[Directive]: Your task is to restate the data word for word.

[Recorded data]:
[start]

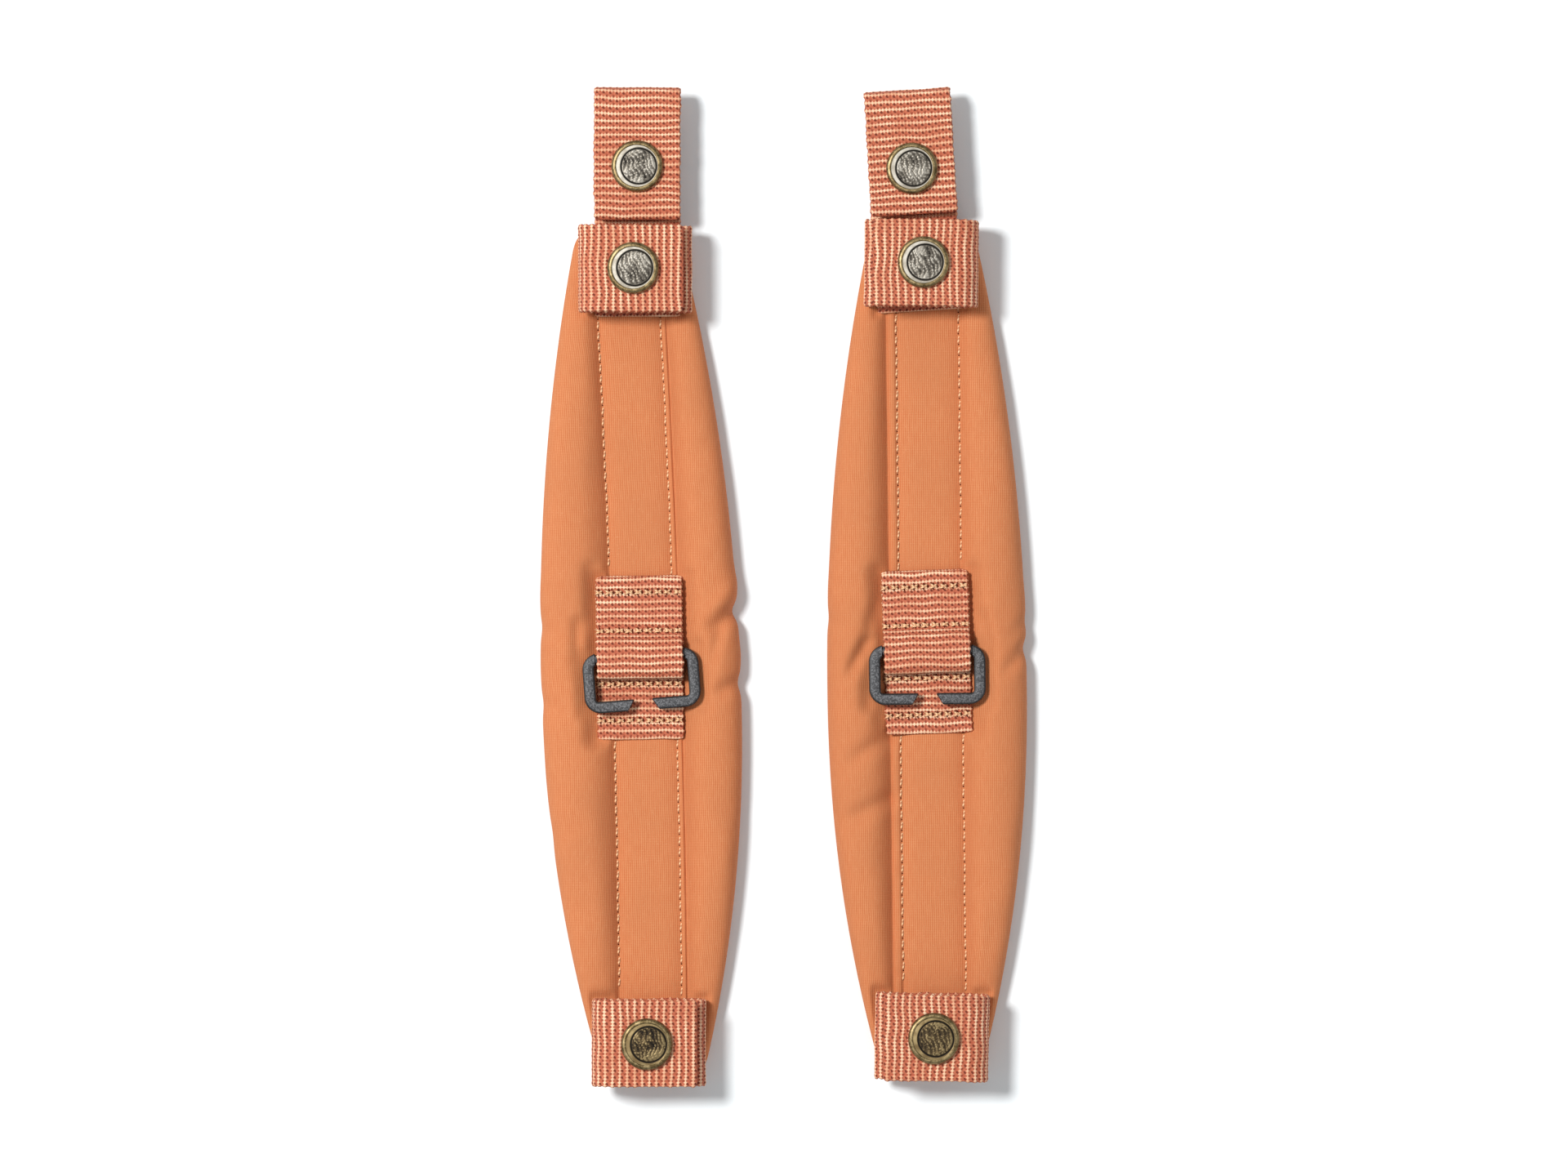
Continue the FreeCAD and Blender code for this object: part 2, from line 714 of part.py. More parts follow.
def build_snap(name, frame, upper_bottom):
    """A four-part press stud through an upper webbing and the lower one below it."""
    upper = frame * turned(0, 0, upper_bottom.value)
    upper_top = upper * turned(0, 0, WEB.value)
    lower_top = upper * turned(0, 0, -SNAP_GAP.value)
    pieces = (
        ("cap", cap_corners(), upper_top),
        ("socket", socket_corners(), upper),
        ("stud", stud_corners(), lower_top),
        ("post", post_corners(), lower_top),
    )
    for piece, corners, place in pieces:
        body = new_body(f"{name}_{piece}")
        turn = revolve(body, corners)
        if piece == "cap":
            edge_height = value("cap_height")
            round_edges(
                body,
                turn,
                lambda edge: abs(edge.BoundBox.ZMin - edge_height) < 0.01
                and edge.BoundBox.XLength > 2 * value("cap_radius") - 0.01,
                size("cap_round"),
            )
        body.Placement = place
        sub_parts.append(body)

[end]

[Answer to the exercise]:
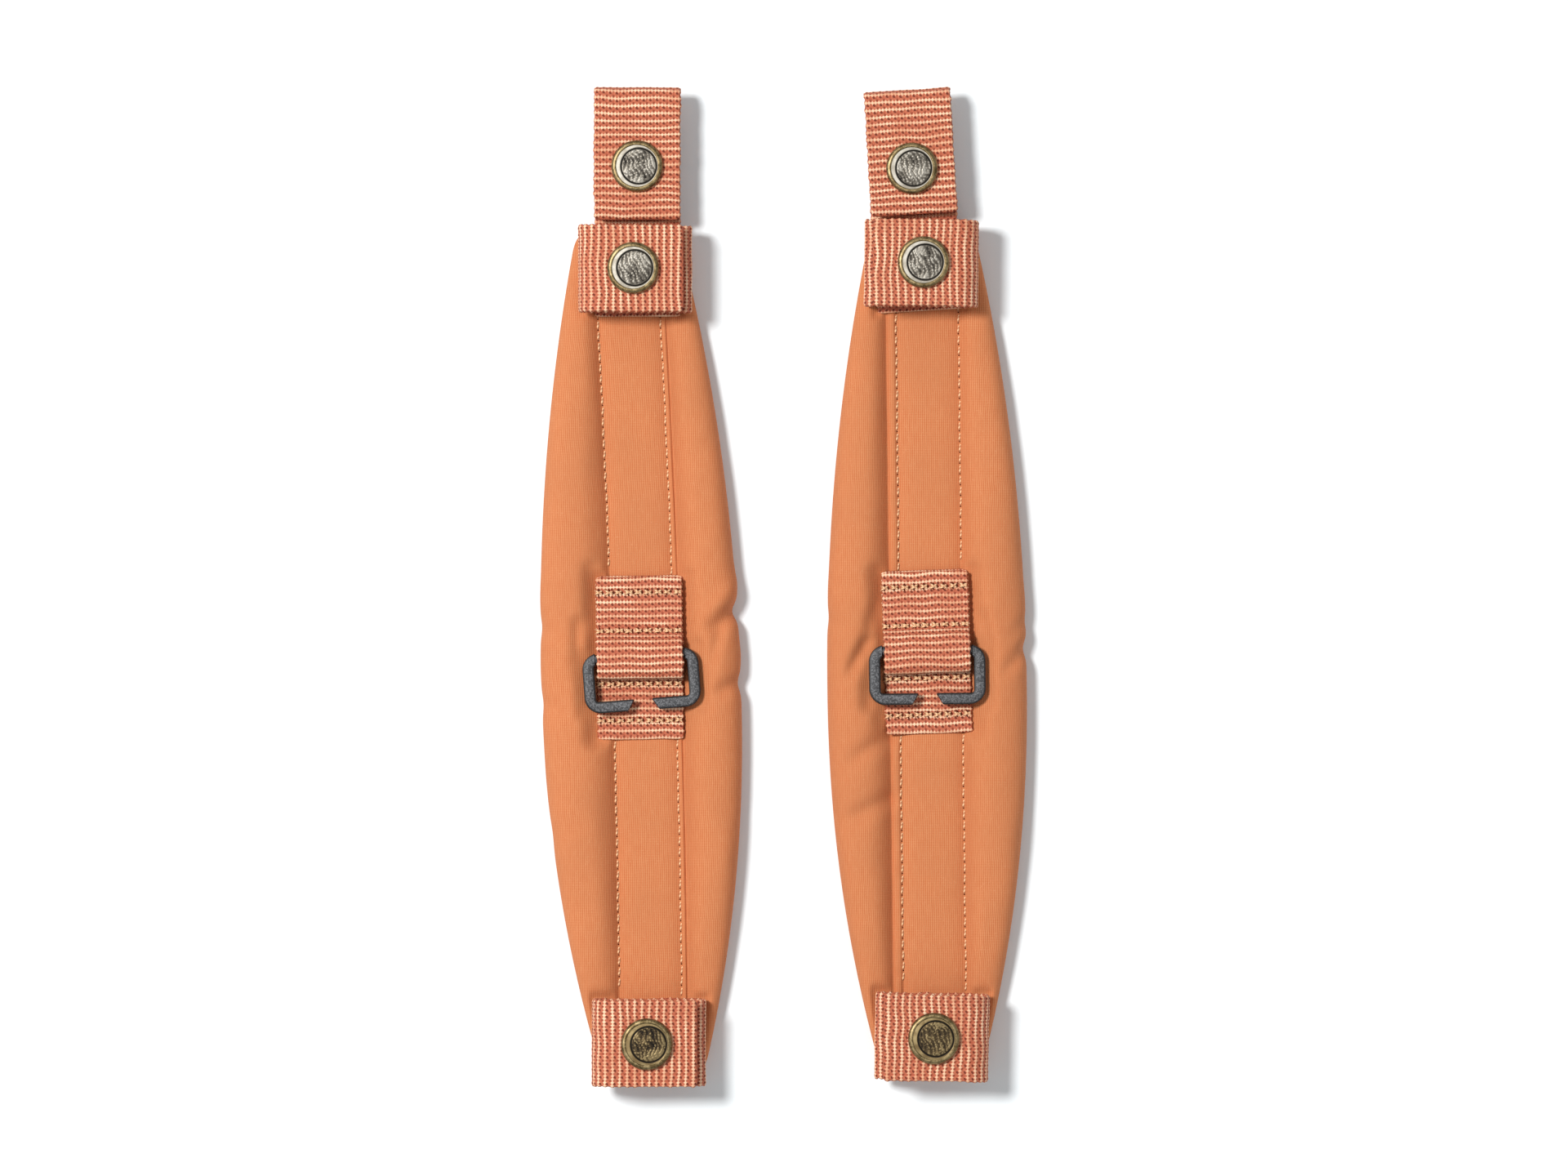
Continue the FreeCAD and Blender code for this object: part 2, from line 714 of part.py. More parts follow.
def build_snap(name, frame, upper_bottom):
    """A four-part press stud through an upper webbing and the lower one below it."""
    upper = frame * turned(0, 0, upper_bottom.value)
    upper_top = upper * turned(0, 0, WEB.value)
    lower_top = upper * turned(0, 0, -SNAP_GAP.value)
    pieces = (
        ("cap", cap_corners(), upper_top),
        ("socket", socket_corners(), upper),
        ("stud", stud_corners(), lower_top),
        ("post", post_corners(), lower_top),
    )
    for piece, corners, place in pieces:
        body = new_body(f"{name}_{piece}")
        turn = revolve(body, corners)
        if piece == "cap":
            edge_height = value("cap_height")
            round_edges(
                body,
                turn,
                lambda edge: abs(edge.BoundBox.ZMin - edge_height) < 0.01
                and edge.BoundBox.XLength > 2 * value("cap_radius") - 0.01,
                size("cap_round"),
            )
        body.Placement = place
        sub_parts.append(body)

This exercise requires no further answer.